We also recognized that our corporate purpose–to advance how Canadians connect with each other and the world—provides a powerful opportunity to offer tools for our customers to reduce their carbon footprint. Making this connection between our desire to be a good corporate citizen and our purpose is a vision with which Bell team members engage and identify. It is also helpful in providing the internal cohesion required for the success of our strategy of diverse, incremental measures, executed by many teams in a large organization such as ours.
Canadians already use our products and services to make their lives better, including via teleworking, teleconferencing, social networking, and virtualization via cloud computing. With these, and the advance of the Internet of Things and similar technologies, we foresee the role for our products and services to continue to increase Canadians’ options to reduce their carbon footprint and help adapt to climate change impacts.
As customers continue to adopt such tools to achieve their professional and family goals—reducing their high-GHG emission activities such as air and ground travel—our commitment to rapidly decarbonize our operations will only increase the climate benefit of our products and services. This confluence of objectives, from sustainable business practice and climate action to increased customer benefits and more use-cases for our products and services, provides the unifying vision helping keep team members in all parts of the organization engaged and goal-oriented.
We’ve learned on our journey that without certain essential components, a large organization will likely fail to achieve ambitious objectives. You need a solid framework to guide goal-setting and continual improvement, a reliable commitment from the highest levels of leadership in the organization, receptiveness to—and investment in—innovation, and integration of the objectives into the vision of your organization.

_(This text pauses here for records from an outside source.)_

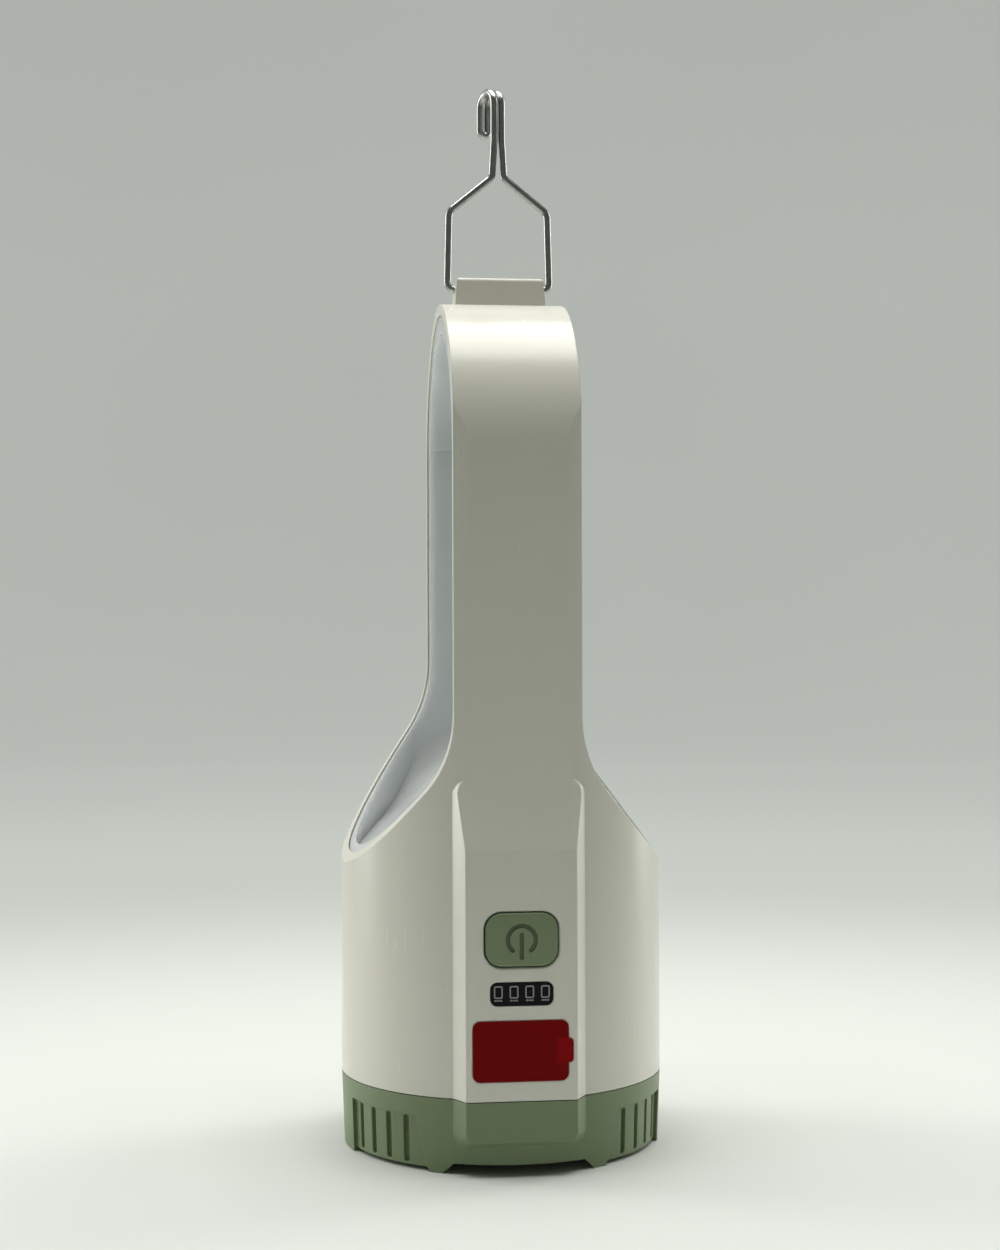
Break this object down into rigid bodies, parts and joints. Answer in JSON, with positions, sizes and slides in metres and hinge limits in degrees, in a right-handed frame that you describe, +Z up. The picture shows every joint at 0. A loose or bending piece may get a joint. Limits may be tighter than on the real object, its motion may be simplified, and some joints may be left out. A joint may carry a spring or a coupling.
{
  "type": "rechargeable camping lantern",
  "caption": "Upright camping lantern with a tall lit carrying arch, swinging wire hook on top, push button on the front and a downward searchlight in a ribbed base.",
  "frame": {"origin": "on the floor plane under the centre of the round body, where the base ring stands", "axes": "+Z up, -Y is the face with the button, +X is to the right of someone looking at that face"},
  "size_m": [0.086, 0.0879, 0.2847],
  "materials": {
    "shell": "off-white satin gloss moulded shell",
    "liner": "smooth milky grey light diffuser",
    "flex_strip": "flexible circuit strip",
    "led": "yellow phosphor on a white package",
    "hook_steel": "bright drawn steel wire",
    "sage": "sage green fine-textured moulding",
    "dark_plastic": "black moulding",
    "switch_metal": "tinned steel shell",
    "window": "smoked glossy window",
    "guide": "clear light guide",
    "badge": "deep red gloss badge",
    "board": "green circuit board",
    "screw": "zinc plated screw",
    "lens": "clear flat lens",
    "gasket": "black silicone ring",
    "reflector": "bright vacuum metallised bowl",
    "emitter_board": "white masked metal core board",
    "heat_plate": "stamped plate",
    "cell": null,
    "bracket": "black cell holder",
    "nickel": "spot welded nickel strip",
    "cover_rubber": "sage green rubber flap"
  },
  "bodies": {
    "housing": {"front_shell": "shell", "rear_shell": "shell", "handle_liner": "liner", "led_strip": "flex_strip", "strip_leds": "led", "tact_switch": "switch_metal", "indicator_window": "window", "light_guide": "guide", "battery_badge": "badge", "main_board": "board", "indicator_leds": "led", "board_screws": "screw", "base_ring": "sage", "lens": "lens", "lens_gasket": "gasket", "reflector": "reflector", "emitter_board": "emitter_board", "emitter": "led", "heat_plate": "heat_plate", "battery_cell_1": "cell", "battery_cell_2": "cell", "battery_cell_3": "cell", "battery_cell_4": "cell", "cell_bracket_left": "bracket", "cell_bracket_right": "bracket", "nickel_strips": "nickel", "charge_board": "board", "usb_socket": "switch_metal", "shell_screws": "screw", "knuckle_screw": "screw", "base_screws": "screw"},
    "hook": {"hook_wire": "hook_steel"},
    "button": {"power_button": "sage", "switch_plunger": "dark_plastic"},
    "cover": {"port_cover": "cover_rubber"}
  },
  "joints": [
    {"name": "hook_swing", "type": "hinge", "parent": "housing", "child": "hook", "pos_m": [0, 0, 0.2292], "axis": [1, 0, 0], "range_deg": [-100, 100]},
    {"name": "button_press", "type": "slide", "parent": "housing", "child": "button", "axis": [0, 1, 0], "range_m": [0, 0.0005], "stiffness_N_per_m": 3000},
    {"name": "port_cover_swing", "type": "hinge", "parent": "housing", "child": "cover", "pos_m": [0, 0.04145, 0.03905], "axis": [-1, 0, 0], "range_deg": [0, 90]}
  ]
}
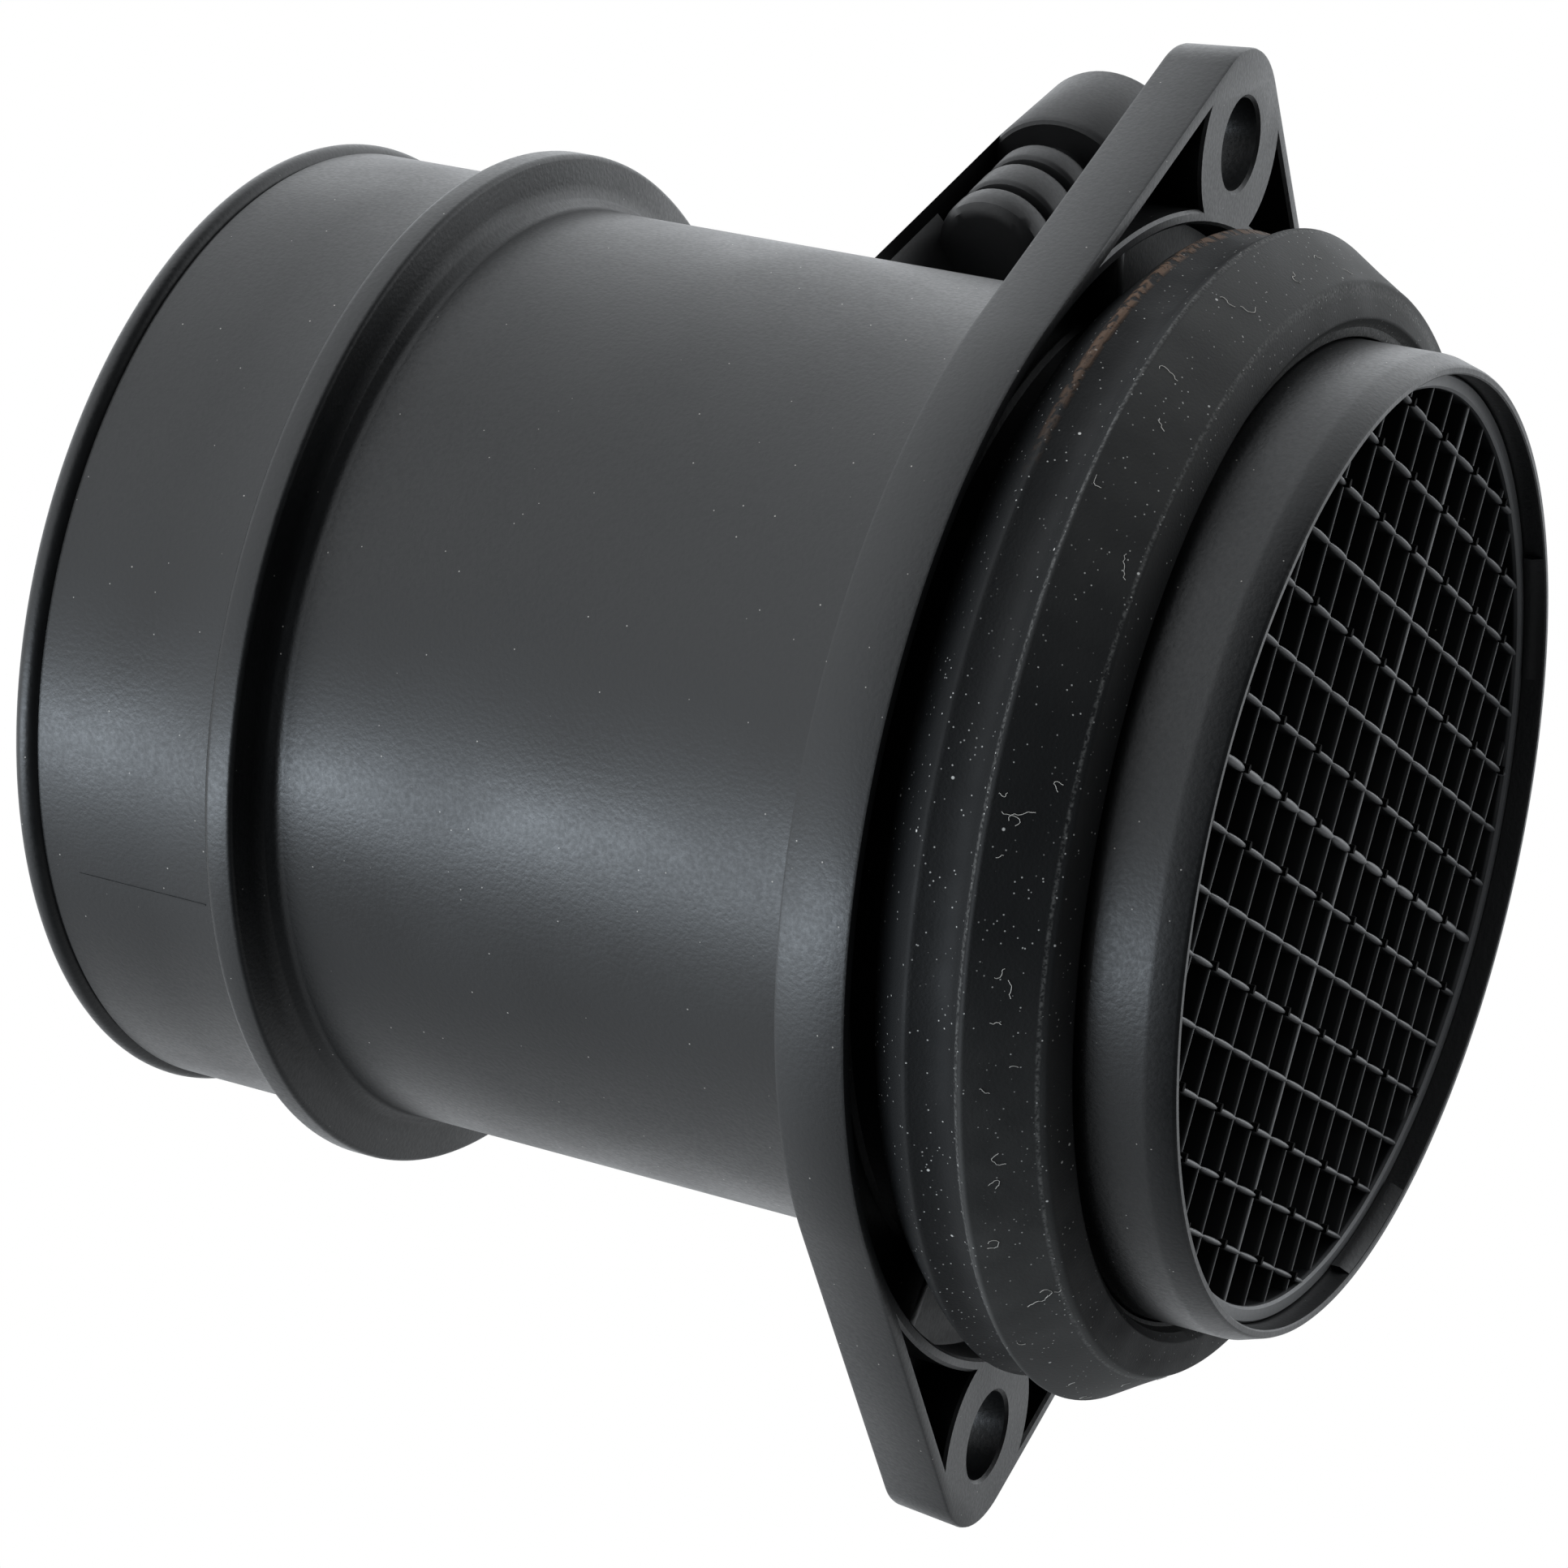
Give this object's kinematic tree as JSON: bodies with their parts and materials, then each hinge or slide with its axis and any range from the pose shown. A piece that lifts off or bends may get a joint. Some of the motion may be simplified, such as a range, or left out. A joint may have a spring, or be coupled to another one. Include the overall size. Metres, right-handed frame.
{
  "type": "mass airflow sensor",
  "caption": "Round moulded air duct with a cored two-ear flange, lattice inlet grid, rubber lip seal, stop ring and a plug-in sensor module with a ribbed socket.",
  "frame": {"origin": "on the duct's axis, in the front face of the mounting flange, midway between the two ear holes", "axes": "+X along the duct toward the inlet grid, against the airflow; +Z toward one ear hole; +Y the side that the sensor module is on"},
  "size_m": [0.0995, 0.0936, 0.1198],
  "materials": {
    "housing_plastic": "black glass-filled nylon, satin with a fine grain",
    "grid_plastic": "black nylon, satin, greyer on the bars",
    "seal_rubber": "black rubber, matt and dusty",
    "module_plastic": "black glass-filled nylon, satin",
    "cover_plastic": "black nylon, matt",
    "o_ring_rubber": "black rubber, satin",
    "plate_metal": "plain sheet",
    "board_laminate": "white substrate",
    "chip_resin": "black moulding resin",
    "capacitor_ceramic": "tan fired body",
    "gel_silicone": "clear soft filling",
    "element_film": "thin fired blade with a polished film",
    "bead_resin": "dark dipped bead",
    "pin_metal": "tinned flat pins",
    "screw_steel": "plated steel"
  },
  "bodies": {
    "root": {"tube_housing": "housing_plastic", "inlet_grid": "grid_plastic", "inlet_seal": "seal_rubber", "module_housing": "module_plastic", "electronics_cover": "cover_plastic", "bypass_cover": "cover_plastic", "module_o_ring": "o_ring_rubber", "base_plate": "plate_metal", "circuit_board": "board_laminate", "control_chip": "chip_resin", "capacitor_1": "capacitor_ceramic", "capacitor_2": "capacitor_ceramic", "electronics_gel": "gel_silicone", "sensor_element": "element_film", "temperature_sensor": "bead_resin", "terminal_1": "pin_metal", "terminal_2": "pin_metal", "terminal_3": "pin_metal", "terminal_4": "pin_metal", "terminal_5": "pin_metal", "module_screw_1": "screw_steel", "module_screw_2": "screw_steel"}
  },
  "joints": []
}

But even with these components in place, achieving ambitious change can be demanding or unattainable. The difference, I’ve found, has been the support of a capable, engaged, passionate team who all want to play a part in addressing the climate crisis. We will not succeed in adequately addressing climate change each on our own: connecting, networking, and mutual support on the small and larger scales will be the only way we will overcome the climate crisis.